Work to do:
Copy all of the material below exactly.

Extracted entries:
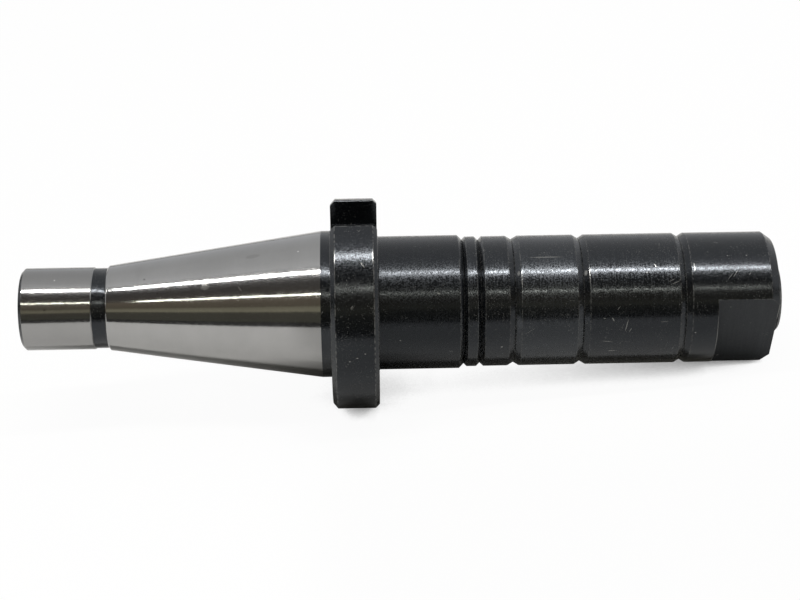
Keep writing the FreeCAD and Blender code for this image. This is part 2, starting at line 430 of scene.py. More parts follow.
PILOT_DULL_AND_SHADE_GREY = (0.2, 0.2, 0.198)
STAIN_GREY = (0.14, 0.137, 0.13)
SCRATCHED_STEEL = (0.8, 0.8, 0.78)
WORN_STEEL = (0.36, 0.36, 0.35)
OXIDE_TINT = (0.0022, 0.0027, 0.0034)


def ground_steel(name, dark, light, rough_low, rough_high, dull=(), bright=(), pilot_dull_and_shade=0.0, sand=0.000004):
    """Ground steel, drifting from dark to light in clouds. A share greys and roughens the pilot; its grey is partly a
    duller grind and partly painted shade that darkens the pilot's mirror image of the room.
    """
    material, tree, shader = new_finish(name, 1.0, rough_low)
    grain = placed(tree, grain_group, Along=3000.0, Around=30.0)
    sheet = placed(tree, unrolled_group)
    tone = maths(tree, "ADD", maths(tree, "MULTIPLY", grain.outputs["Grain"], 0.15),
                 maths(tree, "MULTIPLY", grain.outputs["Clouds"], 0.85))
    colour = mixed(tree, between(tree, tone, 0.3, 0.7), dark, light)
    # The pilot is greyed here: partly a duller grind, partly painted shade on its mirror image of the room.
    pilot_dull_and_shade_share = between(tree, sheet.outputs["Along"], GROOVE[1], GROOVE[0], 0.0, pilot_dull_and_shade)
    colour = mixed(tree, pilot_dull_and_shade_share, colour, PILOT_DULL_AND_SHADE_GREY)
    if dull:
        colour = mixed(tree, marked(tree, dull), colour, STAIN_GREY)
    if bright:
        colour = mixed(tree, marked(tree, bright), colour, SCRATCHED_STEEL)
    link(tree, colour, shader.inputs["Base Color"])
    sandy = between(tree, grain.outputs["Sand"], 0.4, 0.6, rough_low, rough_high)
    worn = between(tree, sheet.outputs["Along"], GROOVE[1], GROOVE[0], 0.0, pilot_dull_and_shade * 0.08)
    link(tree, maths(tree, "ADD", sandy, worn), shader.inputs["Roughness"])
    bumped(tree, shader, grain.outputs["Sand"], sand)
    return material


def blackened_steel(name, ior, wear, sand, streaky, rough_low, rough_high, seed=0.0, specks=0.2, bright=()):
    """Black oxide on turned steel, rubbed bright along the edges. Sand is its etched grain's height in metres."""
    material, tree, shader = new_finish(name, 0.0, 0.25)
    shader.inputs["IOR"].default_value = ior
    shader.inputs["Specular Tint"].default_value = (0.93, 1.0, 1.1, 1.0)
    grain = placed(tree, grain_group, Along=2600.0, Around=60.0)
    edge = placed(tree, wear_group, Amount=wear)
    scratch = placed(tree, scratch_group, Amount=0.4, Thin=0.012, Seed=seed)
    few_specks = maths(tree, "MULTIPLY", scratch.outputs["Specks"], specks)
    stray = maths(tree, "MAXIMUM", scratch.outputs["Mask"], few_specks)
    bare = maths(tree, "MAXIMUM", edge.outputs["Mask"], marked(tree, bright, stray) if bright else stray)
    dark = [channel * 0.7 for channel in OXIDE_TINT]
    oxide = mixed(tree, between(tree, grain.outputs["Clouds"], 0.35, 0.65), dark, OXIDE_TINT)
    link(tree, mixed(tree, bare, oxide, WORN_STEEL), shader.inputs["Base Color"])
    link(tree, bare, shader.inputs["Metallic"])
    streaks = maths(tree, "ADD", maths(tree, "MULTIPLY", grain.outputs["Grain"], streaky),
                    maths(tree, "MULTIPLY", grain.outputs["Sand"], 1 - streaky))
    link(tree, between(tree, streaks, 0.4, 0.6, rough_low, rough_high), shader.inputs["Roughness"])
    bumped(tree, shader, grain.outputs["Sand"], sand)
    return material


# The pilot's share of 0.4 roughens it and greys it; the grey is partly a duller grind and partly painted shade.
shank_steel = ground_steel(
    "ground_shank_steel", (0.34, 0.34, 0.338), (0.365, 0.365, 0.363), 0.055, 0.13, pilot_dull_and_shade=0.4,
    dull=[
        (-83.0, 62.5, 12.3, 0.5, 0.4, 0, 1.0), (-21.7, 12.2, 19.0, 3.4, 1.4, 0, 0.2),
        (-53.6, 26.5, 14.4, 0.5, 0.4, 0, 0.7), (-22.8, 39.5, 18.9, 0.4, 0.3, 0, 0.8),
        (-49.6, 45.8, 15.0, 0.4, 0.3, 0, 0.8),
    ],
    bright=[
        (-80.4, 18.0, 12.3, 0.4, 0.3, 0, 0.5), (-35.5, 41.6, 17.1, 2.0, 1.5, 10, 0.8),
        (-25.2, 46.0, 18.5, 1.5, 0.25, 56, 0.9), (-12.0, 38.0, 20.4, 0.9, 0.2, 40, 0.7),
        (-46.4, 40.8, 15.4, 0.5, 0.4, 0, 0.9), (-8.2, 13.5, 21.0, 0.4, 0.3, 0, 0.8),
    ],
)
seat_steel = ground_steel("ground_seat_steel", (0.38, 0.38, 0.37), (0.42, 0.42, 0.41), 0.2, 0.26, sand=0.000001)
key_steel = ground_steel("drawn_key_steel", (0.42, 0.42, 0.41), (0.48, 0.48, 0.47), 0.25, 0.3, sand=0.000001)
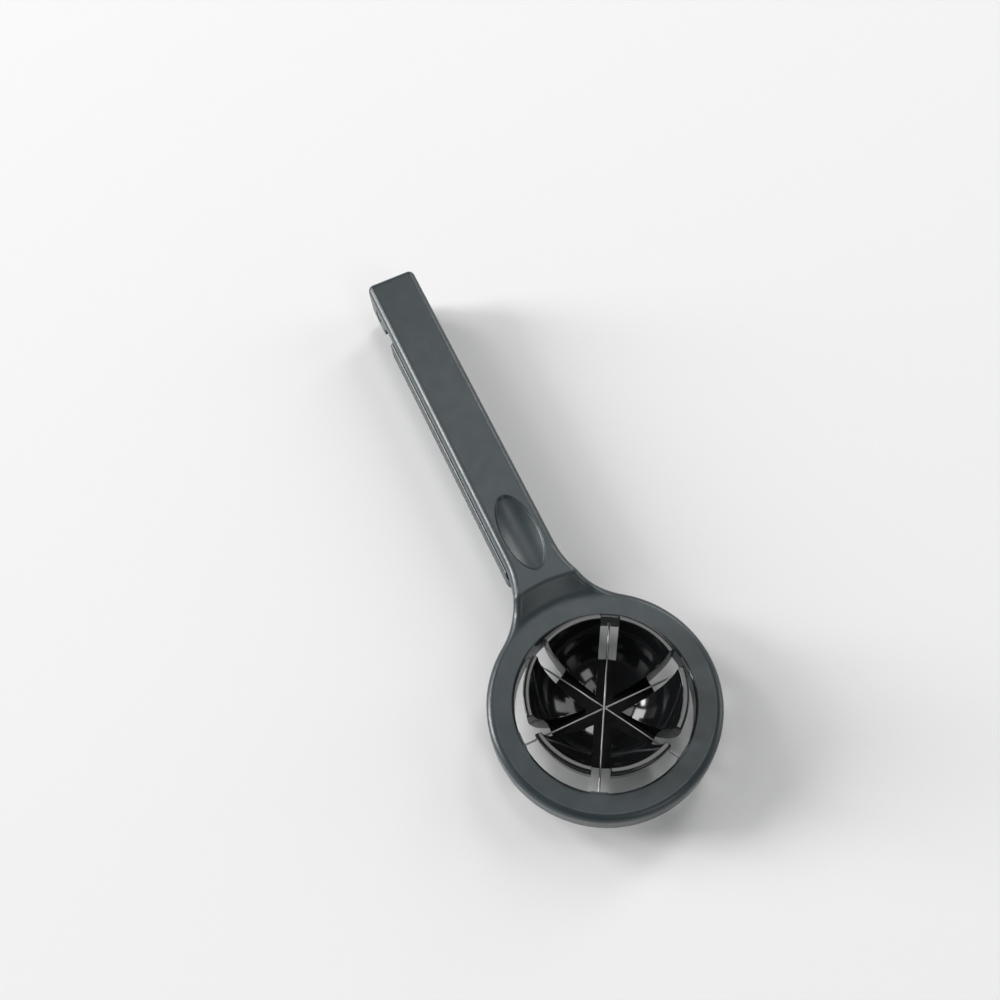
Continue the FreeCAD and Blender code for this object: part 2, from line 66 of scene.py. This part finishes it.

Solution for this problem:
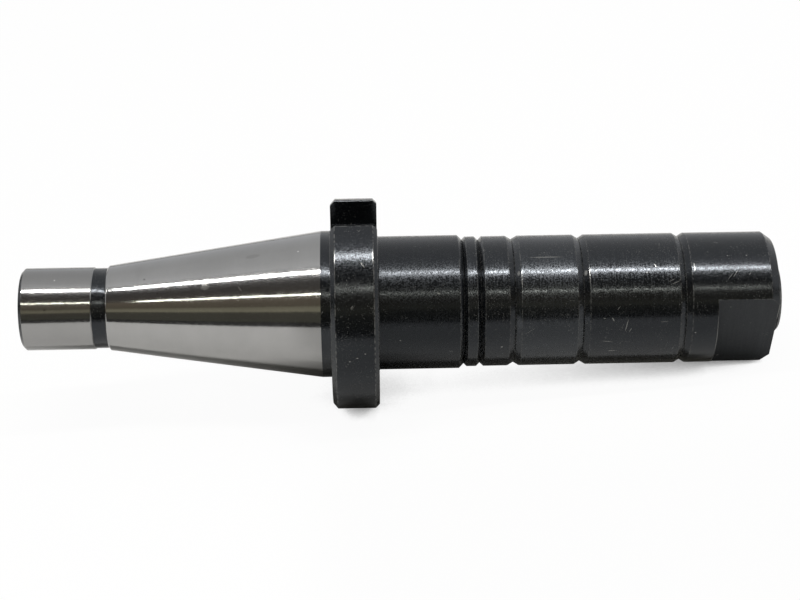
Keep writing the FreeCAD and Blender code for this image. This is part 2, starting at line 430 of scene.py. More parts follow.
PILOT_DULL_AND_SHADE_GREY = (0.2, 0.2, 0.198)
STAIN_GREY = (0.14, 0.137, 0.13)
SCRATCHED_STEEL = (0.8, 0.8, 0.78)
WORN_STEEL = (0.36, 0.36, 0.35)
OXIDE_TINT = (0.0022, 0.0027, 0.0034)


def ground_steel(name, dark, light, rough_low, rough_high, dull=(), bright=(), pilot_dull_and_shade=0.0, sand=0.000004):
    """Ground steel, drifting from dark to light in clouds. A share greys and roughens the pilot; its grey is partly a
    duller grind and partly painted shade that darkens the pilot's mirror image of the room.
    """
    material, tree, shader = new_finish(name, 1.0, rough_low)
    grain = placed(tree, grain_group, Along=3000.0, Around=30.0)
    sheet = placed(tree, unrolled_group)
    tone = maths(tree, "ADD", maths(tree, "MULTIPLY", grain.outputs["Grain"], 0.15),
                 maths(tree, "MULTIPLY", grain.outputs["Clouds"], 0.85))
    colour = mixed(tree, between(tree, tone, 0.3, 0.7), dark, light)
    # The pilot is greyed here: partly a duller grind, partly painted shade on its mirror image of the room.
    pilot_dull_and_shade_share = between(tree, sheet.outputs["Along"], GROOVE[1], GROOVE[0], 0.0, pilot_dull_and_shade)
    colour = mixed(tree, pilot_dull_and_shade_share, colour, PILOT_DULL_AND_SHADE_GREY)
    if dull:
        colour = mixed(tree, marked(tree, dull), colour, STAIN_GREY)
    if bright:
        colour = mixed(tree, marked(tree, bright), colour, SCRATCHED_STEEL)
    link(tree, colour, shader.inputs["Base Color"])
    sandy = between(tree, grain.outputs["Sand"], 0.4, 0.6, rough_low, rough_high)
    worn = between(tree, sheet.outputs["Along"], GROOVE[1], GROOVE[0], 0.0, pilot_dull_and_shade * 0.08)
    link(tree, maths(tree, "ADD", sandy, worn), shader.inputs["Roughness"])
    bumped(tree, shader, grain.outputs["Sand"], sand)
    return material


def blackened_steel(name, ior, wear, sand, streaky, rough_low, rough_high, seed=0.0, specks=0.2, bright=()):
    """Black oxide on turned steel, rubbed bright along the edges. Sand is its etched grain's height in metres."""
    material, tree, shader = new_finish(name, 0.0, 0.25)
    shader.inputs["IOR"].default_value = ior
    shader.inputs["Specular Tint"].default_value = (0.93, 1.0, 1.1, 1.0)
    grain = placed(tree, grain_group, Along=2600.0, Around=60.0)
    edge = placed(tree, wear_group, Amount=wear)
    scratch = placed(tree, scratch_group, Amount=0.4, Thin=0.012, Seed=seed)
    few_specks = maths(tree, "MULTIPLY", scratch.outputs["Specks"], specks)
    stray = maths(tree, "MAXIMUM", scratch.outputs["Mask"], few_specks)
    bare = maths(tree, "MAXIMUM", edge.outputs["Mask"], marked(tree, bright, stray) if bright else stray)
    dark = [channel * 0.7 for channel in OXIDE_TINT]
    oxide = mixed(tree, between(tree, grain.outputs["Clouds"], 0.35, 0.65), dark, OXIDE_TINT)
    link(tree, mixed(tree, bare, oxide, WORN_STEEL), shader.inputs["Base Color"])
    link(tree, bare, shader.inputs["Metallic"])
    streaks = maths(tree, "ADD", maths(tree, "MULTIPLY", grain.outputs["Grain"], streaky),
                    maths(tree, "MULTIPLY", grain.outputs["Sand"], 1 - streaky))
    link(tree, between(tree, streaks, 0.4, 0.6, rough_low, rough_high), shader.inputs["Roughness"])
    bumped(tree, shader, grain.outputs["Sand"], sand)
    return material


# The pilot's share of 0.4 roughens it and greys it; the grey is partly a duller grind and partly painted shade.
shank_steel = ground_steel(
    "ground_shank_steel", (0.34, 0.34, 0.338), (0.365, 0.365, 0.363), 0.055, 0.13, pilot_dull_and_shade=0.4,
    dull=[
        (-83.0, 62.5, 12.3, 0.5, 0.4, 0, 1.0), (-21.7, 12.2, 19.0, 3.4, 1.4, 0, 0.2),
        (-53.6, 26.5, 14.4, 0.5, 0.4, 0, 0.7), (-22.8, 39.5, 18.9, 0.4, 0.3, 0, 0.8),
        (-49.6, 45.8, 15.0, 0.4, 0.3, 0, 0.8),
    ],
    bright=[
        (-80.4, 18.0, 12.3, 0.4, 0.3, 0, 0.5), (-35.5, 41.6, 17.1, 2.0, 1.5, 10, 0.8),
        (-25.2, 46.0, 18.5, 1.5, 0.25, 56, 0.9), (-12.0, 38.0, 20.4, 0.9, 0.2, 40, 0.7),
        (-46.4, 40.8, 15.4, 0.5, 0.4, 0, 0.9), (-8.2, 13.5, 21.0, 0.4, 0.3, 0, 0.8),
    ],
)
seat_steel = ground_steel("ground_seat_steel", (0.38, 0.38, 0.37), (0.42, 0.42, 0.41), 0.2, 0.26, sand=0.000001)
key_steel = ground_steel("drawn_key_steel", (0.42, 0.42, 0.41), (0.48, 0.48, 0.47), 0.25, 0.3, sand=0.000001)
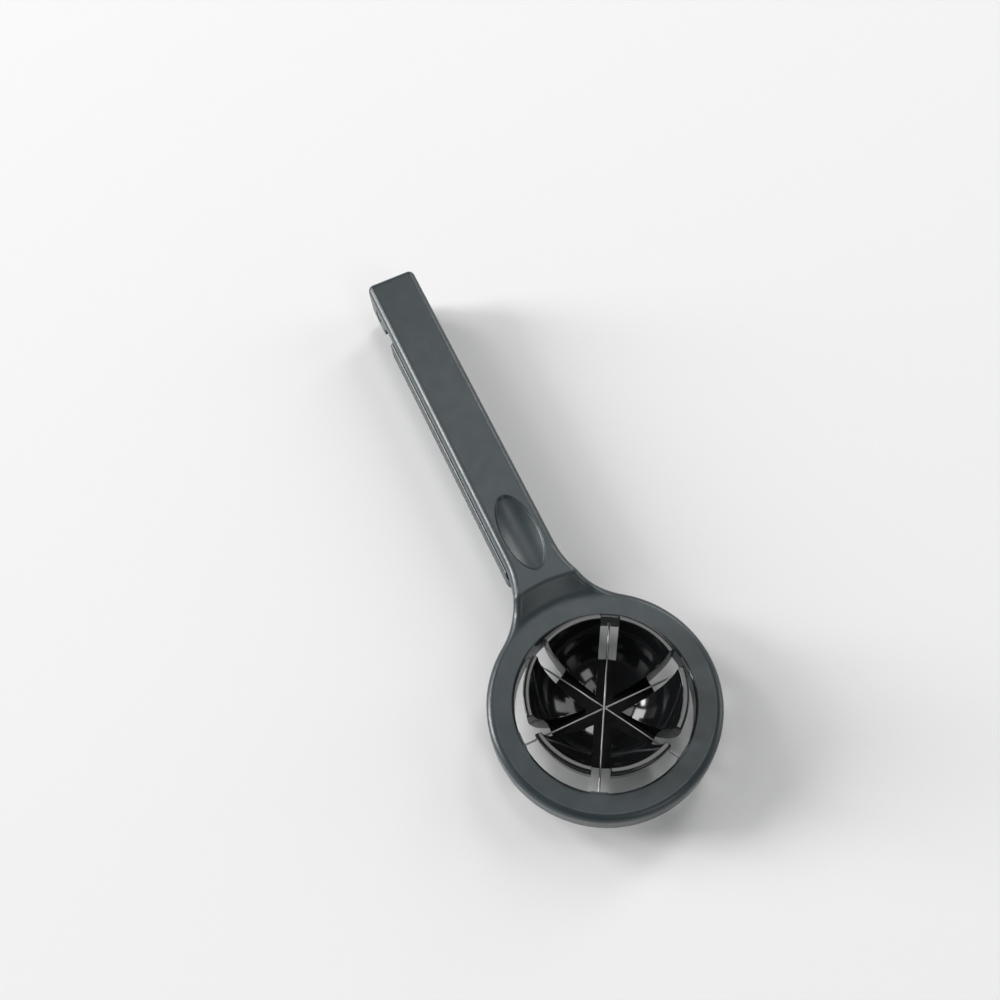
Continue the FreeCAD and Blender code for this object: part 2, from line 66 of scene.py. This part finishes it.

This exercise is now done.